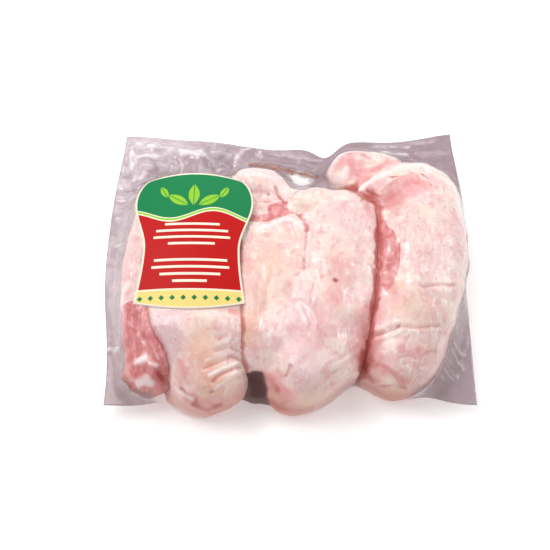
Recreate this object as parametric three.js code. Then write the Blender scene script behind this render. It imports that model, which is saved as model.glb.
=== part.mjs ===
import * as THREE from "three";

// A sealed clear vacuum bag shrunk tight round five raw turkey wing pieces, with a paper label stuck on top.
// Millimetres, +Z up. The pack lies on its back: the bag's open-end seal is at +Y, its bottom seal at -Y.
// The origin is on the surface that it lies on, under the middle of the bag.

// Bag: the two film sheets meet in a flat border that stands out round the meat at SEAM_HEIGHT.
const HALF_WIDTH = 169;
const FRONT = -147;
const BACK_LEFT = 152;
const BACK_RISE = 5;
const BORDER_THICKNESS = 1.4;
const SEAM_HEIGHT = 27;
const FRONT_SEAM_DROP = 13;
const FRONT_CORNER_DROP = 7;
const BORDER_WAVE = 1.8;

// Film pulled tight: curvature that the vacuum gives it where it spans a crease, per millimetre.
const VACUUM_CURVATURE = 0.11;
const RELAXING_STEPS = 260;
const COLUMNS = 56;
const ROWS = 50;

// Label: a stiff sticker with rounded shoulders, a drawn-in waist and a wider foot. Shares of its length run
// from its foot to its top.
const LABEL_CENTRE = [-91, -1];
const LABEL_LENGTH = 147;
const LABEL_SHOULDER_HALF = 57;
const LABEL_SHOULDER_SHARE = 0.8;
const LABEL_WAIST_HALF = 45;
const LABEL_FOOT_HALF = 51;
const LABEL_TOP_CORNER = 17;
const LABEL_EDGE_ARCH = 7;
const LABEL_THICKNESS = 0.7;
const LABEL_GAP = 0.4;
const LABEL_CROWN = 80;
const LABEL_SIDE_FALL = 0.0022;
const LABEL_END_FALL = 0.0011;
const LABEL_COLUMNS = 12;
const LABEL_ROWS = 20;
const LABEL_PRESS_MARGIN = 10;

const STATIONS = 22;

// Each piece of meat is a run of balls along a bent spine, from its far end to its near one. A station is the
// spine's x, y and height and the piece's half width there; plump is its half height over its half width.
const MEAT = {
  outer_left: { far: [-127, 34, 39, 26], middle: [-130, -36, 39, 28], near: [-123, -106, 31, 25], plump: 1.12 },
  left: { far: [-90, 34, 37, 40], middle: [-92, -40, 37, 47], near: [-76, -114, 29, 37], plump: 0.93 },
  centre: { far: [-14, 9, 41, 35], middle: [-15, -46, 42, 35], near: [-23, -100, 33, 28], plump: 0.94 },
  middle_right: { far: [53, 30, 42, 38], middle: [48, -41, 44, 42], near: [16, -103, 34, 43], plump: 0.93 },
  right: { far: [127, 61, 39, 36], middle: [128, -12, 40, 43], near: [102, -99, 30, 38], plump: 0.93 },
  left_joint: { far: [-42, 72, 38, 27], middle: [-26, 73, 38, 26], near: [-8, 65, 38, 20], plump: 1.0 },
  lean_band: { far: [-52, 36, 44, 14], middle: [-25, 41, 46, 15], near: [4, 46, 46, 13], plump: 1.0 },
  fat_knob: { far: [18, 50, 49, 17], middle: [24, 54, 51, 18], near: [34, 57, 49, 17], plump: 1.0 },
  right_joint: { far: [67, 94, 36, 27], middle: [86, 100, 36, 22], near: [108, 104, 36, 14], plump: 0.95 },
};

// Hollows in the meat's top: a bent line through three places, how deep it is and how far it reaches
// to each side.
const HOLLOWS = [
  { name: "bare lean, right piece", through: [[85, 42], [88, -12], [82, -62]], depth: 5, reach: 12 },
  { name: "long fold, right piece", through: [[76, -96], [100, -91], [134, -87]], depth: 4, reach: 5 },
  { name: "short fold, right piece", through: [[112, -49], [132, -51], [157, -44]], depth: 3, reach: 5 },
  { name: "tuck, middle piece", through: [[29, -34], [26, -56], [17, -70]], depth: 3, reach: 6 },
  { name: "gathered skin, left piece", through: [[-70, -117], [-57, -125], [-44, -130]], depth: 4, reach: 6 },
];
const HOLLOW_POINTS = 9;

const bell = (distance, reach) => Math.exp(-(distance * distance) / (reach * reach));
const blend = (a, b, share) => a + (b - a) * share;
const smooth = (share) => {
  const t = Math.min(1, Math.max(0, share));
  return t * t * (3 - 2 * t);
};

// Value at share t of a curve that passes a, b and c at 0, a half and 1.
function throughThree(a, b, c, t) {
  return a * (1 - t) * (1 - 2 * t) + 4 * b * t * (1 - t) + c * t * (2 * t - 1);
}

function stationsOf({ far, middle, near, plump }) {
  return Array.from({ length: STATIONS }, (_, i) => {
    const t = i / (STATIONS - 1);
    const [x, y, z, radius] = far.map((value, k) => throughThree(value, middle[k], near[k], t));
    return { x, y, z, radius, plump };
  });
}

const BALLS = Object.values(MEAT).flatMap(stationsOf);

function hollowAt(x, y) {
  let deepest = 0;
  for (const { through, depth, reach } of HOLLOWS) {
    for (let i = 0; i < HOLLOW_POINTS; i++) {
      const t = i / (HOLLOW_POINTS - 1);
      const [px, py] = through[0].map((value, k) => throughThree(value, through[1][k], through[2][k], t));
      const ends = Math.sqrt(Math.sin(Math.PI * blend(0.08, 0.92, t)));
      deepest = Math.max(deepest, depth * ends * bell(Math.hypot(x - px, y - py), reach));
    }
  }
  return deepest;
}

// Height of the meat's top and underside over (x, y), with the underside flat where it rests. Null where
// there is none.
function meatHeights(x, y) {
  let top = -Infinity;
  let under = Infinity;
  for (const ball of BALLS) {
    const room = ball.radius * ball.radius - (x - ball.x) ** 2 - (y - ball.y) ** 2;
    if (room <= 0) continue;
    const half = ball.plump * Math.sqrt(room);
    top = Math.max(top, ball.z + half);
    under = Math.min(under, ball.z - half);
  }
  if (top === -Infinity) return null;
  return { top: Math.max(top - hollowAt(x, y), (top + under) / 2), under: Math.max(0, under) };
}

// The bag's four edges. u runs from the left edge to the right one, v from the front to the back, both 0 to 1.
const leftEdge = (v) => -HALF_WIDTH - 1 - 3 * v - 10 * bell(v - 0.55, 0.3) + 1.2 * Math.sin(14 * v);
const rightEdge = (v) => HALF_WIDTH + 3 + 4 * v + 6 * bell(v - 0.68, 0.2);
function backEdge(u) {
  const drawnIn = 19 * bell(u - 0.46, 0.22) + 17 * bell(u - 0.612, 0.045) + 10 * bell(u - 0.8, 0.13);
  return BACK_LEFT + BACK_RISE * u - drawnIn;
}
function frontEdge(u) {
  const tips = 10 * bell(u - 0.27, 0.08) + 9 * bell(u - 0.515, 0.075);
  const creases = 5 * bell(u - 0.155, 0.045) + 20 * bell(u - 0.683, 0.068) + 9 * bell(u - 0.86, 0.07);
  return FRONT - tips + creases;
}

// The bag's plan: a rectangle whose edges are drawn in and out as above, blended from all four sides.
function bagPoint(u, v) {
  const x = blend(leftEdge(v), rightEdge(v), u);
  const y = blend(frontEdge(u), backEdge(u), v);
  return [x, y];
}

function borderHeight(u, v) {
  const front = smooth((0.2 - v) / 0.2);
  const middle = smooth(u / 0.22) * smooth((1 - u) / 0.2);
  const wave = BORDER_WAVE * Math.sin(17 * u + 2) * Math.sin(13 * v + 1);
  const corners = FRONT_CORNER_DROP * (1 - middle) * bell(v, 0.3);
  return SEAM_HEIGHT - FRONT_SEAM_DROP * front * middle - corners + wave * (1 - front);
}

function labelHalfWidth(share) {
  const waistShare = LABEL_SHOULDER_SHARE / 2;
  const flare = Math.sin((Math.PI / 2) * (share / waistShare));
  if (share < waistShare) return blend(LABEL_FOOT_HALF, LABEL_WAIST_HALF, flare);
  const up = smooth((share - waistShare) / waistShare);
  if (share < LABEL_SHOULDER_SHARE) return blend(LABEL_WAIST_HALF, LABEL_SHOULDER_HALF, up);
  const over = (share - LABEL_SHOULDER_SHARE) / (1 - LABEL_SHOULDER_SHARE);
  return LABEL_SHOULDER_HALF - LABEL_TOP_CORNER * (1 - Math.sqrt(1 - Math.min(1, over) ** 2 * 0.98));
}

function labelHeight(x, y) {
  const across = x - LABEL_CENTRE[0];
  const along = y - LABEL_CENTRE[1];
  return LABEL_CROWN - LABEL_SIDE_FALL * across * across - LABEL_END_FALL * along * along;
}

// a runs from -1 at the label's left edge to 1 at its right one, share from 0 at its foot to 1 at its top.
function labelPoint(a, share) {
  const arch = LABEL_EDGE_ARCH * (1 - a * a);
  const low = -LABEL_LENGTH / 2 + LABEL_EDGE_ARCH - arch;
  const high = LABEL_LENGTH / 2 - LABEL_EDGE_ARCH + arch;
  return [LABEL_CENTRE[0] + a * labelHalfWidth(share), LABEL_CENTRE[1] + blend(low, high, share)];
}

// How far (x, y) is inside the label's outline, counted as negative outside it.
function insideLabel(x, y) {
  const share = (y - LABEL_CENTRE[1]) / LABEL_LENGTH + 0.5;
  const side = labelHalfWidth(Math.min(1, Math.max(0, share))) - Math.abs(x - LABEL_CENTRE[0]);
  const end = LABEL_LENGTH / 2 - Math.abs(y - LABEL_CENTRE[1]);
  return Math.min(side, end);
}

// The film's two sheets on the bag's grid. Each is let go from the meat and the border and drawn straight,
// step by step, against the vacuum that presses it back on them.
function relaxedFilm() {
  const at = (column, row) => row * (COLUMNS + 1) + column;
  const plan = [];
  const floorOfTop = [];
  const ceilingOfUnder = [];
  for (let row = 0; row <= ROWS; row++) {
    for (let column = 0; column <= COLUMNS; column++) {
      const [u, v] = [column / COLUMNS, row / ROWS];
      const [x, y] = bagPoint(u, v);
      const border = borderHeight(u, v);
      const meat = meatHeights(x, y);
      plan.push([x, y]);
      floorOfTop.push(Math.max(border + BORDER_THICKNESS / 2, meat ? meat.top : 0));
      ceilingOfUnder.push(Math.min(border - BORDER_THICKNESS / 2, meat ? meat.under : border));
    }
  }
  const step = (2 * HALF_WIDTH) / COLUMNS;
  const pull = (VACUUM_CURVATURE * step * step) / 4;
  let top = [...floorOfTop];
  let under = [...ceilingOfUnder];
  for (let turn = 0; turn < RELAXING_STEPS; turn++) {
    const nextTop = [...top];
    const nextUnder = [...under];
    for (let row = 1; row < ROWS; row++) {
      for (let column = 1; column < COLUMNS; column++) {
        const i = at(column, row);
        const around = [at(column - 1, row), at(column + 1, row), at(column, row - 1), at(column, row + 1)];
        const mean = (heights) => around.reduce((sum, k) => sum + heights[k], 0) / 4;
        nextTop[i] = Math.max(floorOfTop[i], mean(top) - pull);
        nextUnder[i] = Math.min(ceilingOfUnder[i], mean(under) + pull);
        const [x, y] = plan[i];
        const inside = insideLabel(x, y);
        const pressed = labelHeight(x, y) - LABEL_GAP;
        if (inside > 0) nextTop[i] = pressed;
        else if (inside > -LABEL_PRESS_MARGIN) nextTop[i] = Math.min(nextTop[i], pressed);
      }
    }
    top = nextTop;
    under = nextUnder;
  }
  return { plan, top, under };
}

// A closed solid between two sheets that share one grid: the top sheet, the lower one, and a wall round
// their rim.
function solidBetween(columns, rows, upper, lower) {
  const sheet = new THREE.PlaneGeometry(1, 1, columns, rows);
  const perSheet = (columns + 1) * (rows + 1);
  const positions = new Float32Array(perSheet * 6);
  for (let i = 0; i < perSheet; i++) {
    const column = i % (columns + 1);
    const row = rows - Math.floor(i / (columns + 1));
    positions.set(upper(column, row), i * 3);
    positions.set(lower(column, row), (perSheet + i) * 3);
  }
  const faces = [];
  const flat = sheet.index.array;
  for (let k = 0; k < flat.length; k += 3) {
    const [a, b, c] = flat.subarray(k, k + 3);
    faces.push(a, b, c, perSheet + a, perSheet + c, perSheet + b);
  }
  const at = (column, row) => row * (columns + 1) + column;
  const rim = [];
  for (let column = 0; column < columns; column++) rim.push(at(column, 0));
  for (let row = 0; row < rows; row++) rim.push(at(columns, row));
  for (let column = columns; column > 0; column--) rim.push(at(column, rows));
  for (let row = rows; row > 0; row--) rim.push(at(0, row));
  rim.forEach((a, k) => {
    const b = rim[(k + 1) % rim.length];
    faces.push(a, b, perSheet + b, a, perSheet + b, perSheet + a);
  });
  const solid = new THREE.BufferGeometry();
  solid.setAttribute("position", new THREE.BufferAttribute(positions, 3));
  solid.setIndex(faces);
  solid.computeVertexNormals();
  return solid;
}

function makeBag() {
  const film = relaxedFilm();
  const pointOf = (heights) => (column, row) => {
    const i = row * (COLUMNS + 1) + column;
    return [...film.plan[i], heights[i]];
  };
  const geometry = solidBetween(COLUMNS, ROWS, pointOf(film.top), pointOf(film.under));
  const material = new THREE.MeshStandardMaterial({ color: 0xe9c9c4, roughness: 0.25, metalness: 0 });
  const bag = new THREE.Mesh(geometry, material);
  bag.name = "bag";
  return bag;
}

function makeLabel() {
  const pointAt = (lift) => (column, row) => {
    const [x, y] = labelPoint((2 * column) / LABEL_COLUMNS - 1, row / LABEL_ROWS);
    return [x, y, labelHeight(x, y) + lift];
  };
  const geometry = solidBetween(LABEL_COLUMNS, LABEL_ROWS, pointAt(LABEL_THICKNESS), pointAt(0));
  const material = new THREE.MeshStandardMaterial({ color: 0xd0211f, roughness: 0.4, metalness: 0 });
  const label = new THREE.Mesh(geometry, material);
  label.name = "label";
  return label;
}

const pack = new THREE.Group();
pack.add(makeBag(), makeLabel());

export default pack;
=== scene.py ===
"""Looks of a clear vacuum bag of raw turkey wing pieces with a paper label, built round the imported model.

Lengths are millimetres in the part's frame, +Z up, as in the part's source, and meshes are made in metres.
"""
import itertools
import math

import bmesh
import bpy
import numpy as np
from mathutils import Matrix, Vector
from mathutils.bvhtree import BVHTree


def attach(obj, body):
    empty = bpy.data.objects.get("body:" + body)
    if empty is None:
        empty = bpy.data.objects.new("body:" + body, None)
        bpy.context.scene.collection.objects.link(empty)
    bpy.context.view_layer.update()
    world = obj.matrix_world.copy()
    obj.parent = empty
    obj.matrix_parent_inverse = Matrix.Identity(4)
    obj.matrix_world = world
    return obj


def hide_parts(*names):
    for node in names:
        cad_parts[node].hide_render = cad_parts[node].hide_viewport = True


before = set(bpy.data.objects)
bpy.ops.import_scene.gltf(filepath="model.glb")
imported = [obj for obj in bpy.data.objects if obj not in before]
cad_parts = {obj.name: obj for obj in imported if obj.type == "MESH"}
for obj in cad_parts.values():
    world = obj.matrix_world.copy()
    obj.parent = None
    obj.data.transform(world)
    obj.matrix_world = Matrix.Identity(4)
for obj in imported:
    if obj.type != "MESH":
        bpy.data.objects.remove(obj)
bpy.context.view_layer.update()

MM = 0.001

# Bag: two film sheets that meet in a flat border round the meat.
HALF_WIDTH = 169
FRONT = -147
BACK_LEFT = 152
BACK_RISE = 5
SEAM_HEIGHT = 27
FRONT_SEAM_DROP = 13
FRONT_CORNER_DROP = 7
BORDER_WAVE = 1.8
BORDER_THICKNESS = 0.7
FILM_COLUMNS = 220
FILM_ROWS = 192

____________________

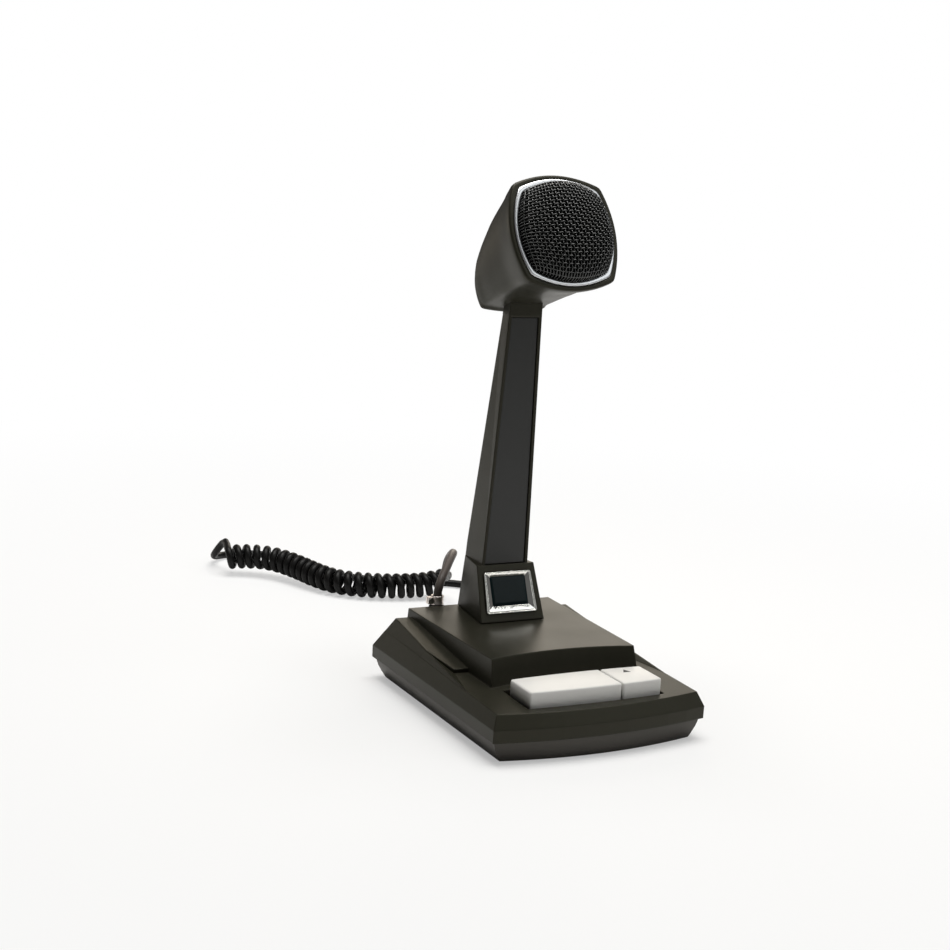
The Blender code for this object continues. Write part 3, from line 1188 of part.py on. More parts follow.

____________________

→ WORK REQUIRED
Using the data above, reproduce exactly the lines from the line that contains "const label = new" through the line that contains "bpy.context.scene.collection.objects.link(empty)", including both.

→ RESULT OF THE EXERCISE
  const label = new THREE.Mesh(geometry, material);
  label.name = "label";
  return label;
}

const pack = new THREE.Group();
pack.add(makeBag(), makeLabel());

export default pack;
=== scene.py ===
"""Looks of a clear vacuum bag of raw turkey wing pieces with a paper label, built round the imported model.

Lengths are millimetres in the part's frame, +Z up, as in the part's source, and meshes are made in metres.
"""
import itertools
import math

import bmesh
import bpy
import numpy as np
from mathutils import Matrix, Vector
from mathutils.bvhtree import BVHTree


def attach(obj, body):
    empty = bpy.data.objects.get("body:" + body)
    if empty is None:
        empty = bpy.data.objects.new("body:" + body, None)
        bpy.context.scene.collection.objects.link(empty)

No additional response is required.